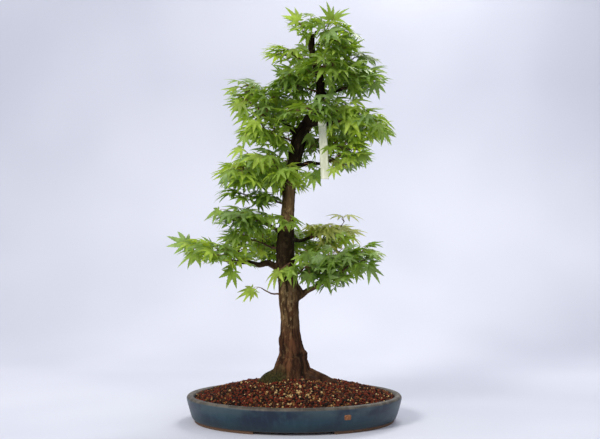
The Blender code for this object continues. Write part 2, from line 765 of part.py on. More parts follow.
    def fused(self, cutter, fat):
        """The stem, twigs and leaves as one body, clear of the trunk."""
        stem, *others = self.twigs
        parts = [tube("twig", twig) for twig in others]
        for leaf in self.leaves:
            bm = bmesh.new()
            leaf_faces(bm, leaf, fat=fat)
            parts.append(mesh_object("leaf", bm))
        body = boolean(tube("stem", stem), "UNION", parts, "MANIFOLD")
        if self.on_trunk:
            body = boolean(body, "DIFFERENCE", [copy_of(cutter)])
        drop_scraps(body)
        return body

    def build(self, cutter):
        """Makes the mass. Where it does not fuse cleanly its leaves get thicker, then fewer."""
        tries = 1
        body = self.fused(cutter, 1.0)
        while not is_sound(body):
            bpy.data.objects.remove(body)
            if tries % FUSE_TRIES == 0:
                self.leaves.pop()
            body = self.fused(cutter, 1 + FUSE_STEP * (tries % FUSE_TRIES))
            tries += 1
        return finish_piece(body, self.name, "leaf", smooth=False)


def nearest_rows(route, across):
    """The route's point nearest to a place along X, with the ones before and after it."""
    k = min(range(1, len(route) - 1), key=lambda row: abs(route[row][0].x - across))
    return route[k - 1 : k + 2]


def label():
    """A bare plastic strip that hangs in a loop over its bough."""
    route = bough_route("bough_upper_right")
    before, near, after = nearest_rows(route, LABEL_AT)
    centre, radius = near
    inside = radius + LABEL_SLACK
    outside = inside + LABEL_THICKNESS
    half = LABEL_THICKNESS / 2
    curve = bpy.data.curves.new("label", "CURVE")
    curve.dimensions = "2D"
    curve.fill_mode = "BOTH"
    curve.extrude = LABEL_WIDTH / 2
    opening = math.asin(half / outside)
    swept = 2 * math.pi - 2 * opening
    turns = [opening + swept * k / LABEL_LOOP_SIDES for k in range(LABEL_LOOP_SIDES + 1)]
    outer = [(outside * math.sin(t), -outside * math.cos(t)) for t in turns]
    outer += [(-half, -LABEL_LENGTH), (half, -LABEL_LENGTH)]
    inner = [2 * math.pi * k / LABEL_LOOP_SIDES for k in range(LABEL_LOOP_SIDES)]
    hole = [(inside * math.sin(t), -inside * math.cos(t)) for t in inner]
    for outline in (outer, hole):
        spline = curve.splines.new("POLY")
        spline.points.add(len(outline) - 1)
        for point, (x, y) in zip(spline.points, outline):
            point.co = (x, y, 0, 1)
        spline.use_cyclic_u = True
    strip = place(bpy.data.objects.new("label", curve))
    along = (after[0] - before[0]).normalized()
    up = (UP - along * UP.dot(along)).normalized()
    turn = Matrix((up.cross(along), up, along)).transposed()
    strip.matrix_world = Matrix.Translation(centre - up * LABEL_DROP) @ turn.to_4x4()
    bpy.context.view_layer.update()
    return finish_piece(as_mesh(strip), "label_strip", "label", smooth=False)


def build():
    grown_trunk = trunk_body(CLEAR)
    finish_piece(trunk_body(), "trunk", "bark")
    pot()
    soil(copy_of(grown_trunk))
    for name in BOUGHS:
        limb = boolean(tube(name, bough_route(name), BOUGH_BEVEL), "DIFFERENCE", [copy_of(grown_trunk)])
        finish_piece(limb, name, "bark")
    strip = label()
    taken = [limb_tree(TRUNK_ROUTE, LIMB_ROOM)]
    taken += [limb_tree(bough_route(name), LIMB_ROOM) for name in BOUGHS]
    bm = bmesh.new()
    bm.from_mesh(strip.data)
    bm.transform(strip.matrix_world)
    bmesh.ops.triangulate(bm, faces=bm.faces)
    taken.append(tree_of(bm))
    for seed, name in enumerate(MASSES):
        mass = Mass(name, seed)
        taken += mass.grow(taken)
        mass.build(grown_trunk)
        print(name, len(mass.leaves), "leaves of", mass.asked + 1)
    bpy.data.objects.remove(grown_trunk)


build()
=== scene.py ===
import math
import random

import bmesh
import bpy
import numpy as np
from mathutils import Matrix, Vector, noise
from mathutils.bvhtree import BVHTree


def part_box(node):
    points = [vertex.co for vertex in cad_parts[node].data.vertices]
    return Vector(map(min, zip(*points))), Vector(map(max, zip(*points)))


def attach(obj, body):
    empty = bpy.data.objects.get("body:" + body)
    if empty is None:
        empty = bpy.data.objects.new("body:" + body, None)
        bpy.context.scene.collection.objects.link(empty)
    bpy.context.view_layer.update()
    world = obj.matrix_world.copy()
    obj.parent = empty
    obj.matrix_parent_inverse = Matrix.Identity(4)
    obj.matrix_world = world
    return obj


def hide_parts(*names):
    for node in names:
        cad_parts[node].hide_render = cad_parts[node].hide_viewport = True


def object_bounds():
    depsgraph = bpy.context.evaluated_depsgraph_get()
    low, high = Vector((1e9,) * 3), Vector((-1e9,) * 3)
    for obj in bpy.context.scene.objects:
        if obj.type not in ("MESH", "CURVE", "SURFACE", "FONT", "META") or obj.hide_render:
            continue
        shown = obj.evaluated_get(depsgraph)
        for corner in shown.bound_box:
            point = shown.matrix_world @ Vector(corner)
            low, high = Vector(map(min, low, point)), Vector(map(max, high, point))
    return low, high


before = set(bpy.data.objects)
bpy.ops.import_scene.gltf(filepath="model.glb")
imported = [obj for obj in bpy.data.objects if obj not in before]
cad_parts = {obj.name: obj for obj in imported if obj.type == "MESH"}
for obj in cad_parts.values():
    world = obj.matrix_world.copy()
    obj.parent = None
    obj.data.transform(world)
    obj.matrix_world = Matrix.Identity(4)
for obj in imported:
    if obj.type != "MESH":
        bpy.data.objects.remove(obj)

# Japanese maple bonsai. Metres. Each piece below is laid out from the middle of the pot, called home.
cadBox = [list(corner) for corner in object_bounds()]
up = Vector((0, 0, 1))
potLow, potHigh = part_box("pot")
home = Vector(((potLow.x + potHigh.x) / 2, (potLow.y + potHigh.y) / 2, 0))
halfLong = (potHigh.x - potLow.x) / 2
halfDeep = (potHigh.y - potLow.y) / 2


# Materials

def paint(red, green, blue):  # a colour as it looks on a screen, 0 to 255, made linear
    return tuple(((c / 255 + 0.055) / 1.055) ** 2.4 for c in (red, green, blue)) + (1.0,)


class Wire:  # a material socket that can be used in plain maths
    def __init__(self, tree, socket):
        self.tree = tree
        self.socket = socket

    def maths(self, operation, first, second):
        step = self.tree.nodes.new("ShaderNodeMath")
        step.operation = operation
        for socket, value in zip(step.inputs, (first, second)):
            plug(self.tree, socket, value)
        return Wire(self.tree, step.outputs[0])

    def __add__(self, other):
        return self.maths("ADD", self, other)

    def __radd__(self, other):
        return self.maths("ADD", other, self)

    def __sub__(self, other):
        return self.maths("SUBTRACT", self, other)

    def __rsub__(self, other):
        return self.maths("SUBTRACT", other, self)

    def __mul__(self, other):
        return self.maths("MULTIPLY", self, other)

    def __rmul__(self, other):
        return self.maths("MULTIPLY", other, self)


def plug(tree, socket, value):
    if isinstance(value, Wire):
        tree.links.new(value.socket, socket)
    else:
        socket.default_value = value


class Finish:  # a material with its Principled shader
    def __init__(self, name, **fixed):
        self.material = bpy.data.materials.new(name)
        self.material.use_nodes = True
        self.tree = self.material.node_tree
        self.shader = self.tree.nodes["Principled BSDF"]
        for word, value in fixed.items():
            self.shader.inputs[word.replace("_", " ")].default_value = value
        self.place = self.node("ShaderNodeTexCoord", out="Object")  # where a point of it is, in metres

    def node(self, kind, settings=None, sockets=None, out=0):
        made = self.tree.nodes.new(kind)
        for word, value in (settings or {}).items():
            setattr(made, word, value)
        for key, value in (sockets or {}).items():
            plug(self.tree, made.inputs[key], value)
        return Wire(self.tree, made.outputs[out])

    def axis(self, letter):
        return self.node("ShaderNodeSeparateXYZ", {}, {0: self.place}, out=letter)

    def noise(self, scale, detail=3.0, roughness=0.55):  # the scale is one number, or one for each axis
        scale = scale if isinstance(scale, tuple) else (scale, scale, scale)
        spot = self.node("ShaderNodeVectorMath", {"operation": "MULTIPLY"}, {0: self.place, 1: scale})
        grain = {"Vector": spot, "Scale": 1.0, "Detail": detail, "Roughness": roughness}
        return self.node("ShaderNodeTexNoise", {}, grain)

    def ease(self, value, low, high):  # 0 below low, 1 above high, smooth between
        span = {"From Min": low, "From Max": high, "Value": value}
        return self.node("ShaderNodeMapRange", {"interpolation_type": "SMOOTHSTEP"}, span)

    def mix(self, share, one, two):  # colours
        return self.node("ShaderNodeMix", {"data_type": "RGBA"}, {0: share, 6: one, 7: two}, out=2)

    def blend(self, value, low, high, one, two):  # one paint below low, the other above high
        return self.mix(self.ease(value, low, high), paint(*one), paint(*two))

    def bump(self, height, strength, depth):
        return self.node("ShaderNodeBump", {}, {"Strength": strength, "Distance": depth, "Height": height})

    def show(self, **sockets):
        for word, value in sockets.items():
            plug(self.tree, self.shader.inputs[word.replace("_", " ")], value)
        return self.material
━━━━
Exercise task =>
Output exactly the lines running from the line containing "mass.asked + 1)" through the line containing "bpy.data.objects.remove(obj)", and only those lines.

Result of this exercise =>
        print(name, len(mass.leaves), "leaves of", mass.asked + 1)
    bpy.data.objects.remove(grown_trunk)


build()
=== scene.py ===
import math
import random

import bmesh
import bpy
import numpy as np
from mathutils import Matrix, Vector, noise
from mathutils.bvhtree import BVHTree


def part_box(node):
    points = [vertex.co for vertex in cad_parts[node].data.vertices]
    return Vector(map(min, zip(*points))), Vector(map(max, zip(*points)))


def attach(obj, body):
    empty = bpy.data.objects.get("body:" + body)
    if empty is None:
        empty = bpy.data.objects.new("body:" + body, None)
        bpy.context.scene.collection.objects.link(empty)
    bpy.context.view_layer.update()
    world = obj.matrix_world.copy()
    obj.parent = empty
    obj.matrix_parent_inverse = Matrix.Identity(4)
    obj.matrix_world = world
    return obj


def hide_parts(*names):
    for node in names:
        cad_parts[node].hide_render = cad_parts[node].hide_viewport = True


def object_bounds():
    depsgraph = bpy.context.evaluated_depsgraph_get()
    low, high = Vector((1e9,) * 3), Vector((-1e9,) * 3)
    for obj in bpy.context.scene.objects:
        if obj.type not in ("MESH", "CURVE", "SURFACE", "FONT", "META") or obj.hide_render:
            continue
        shown = obj.evaluated_get(depsgraph)
        for corner in shown.bound_box:
            point = shown.matrix_world @ Vector(corner)
            low, high = Vector(map(min, low, point)), Vector(map(max, high, point))
    return low, high


before = set(bpy.data.objects)
bpy.ops.import_scene.gltf(filepath="model.glb")
imported = [obj for obj in bpy.data.objects if obj not in before]
cad_parts = {obj.name: obj for obj in imported if obj.type == "MESH"}
for obj in cad_parts.values():
    world = obj.matrix_world.copy()
    obj.parent = None
    obj.data.transform(world)
    obj.matrix_world = Matrix.Identity(4)
for obj in imported:
    if obj.type != "MESH":
        bpy.data.objects.remove(obj)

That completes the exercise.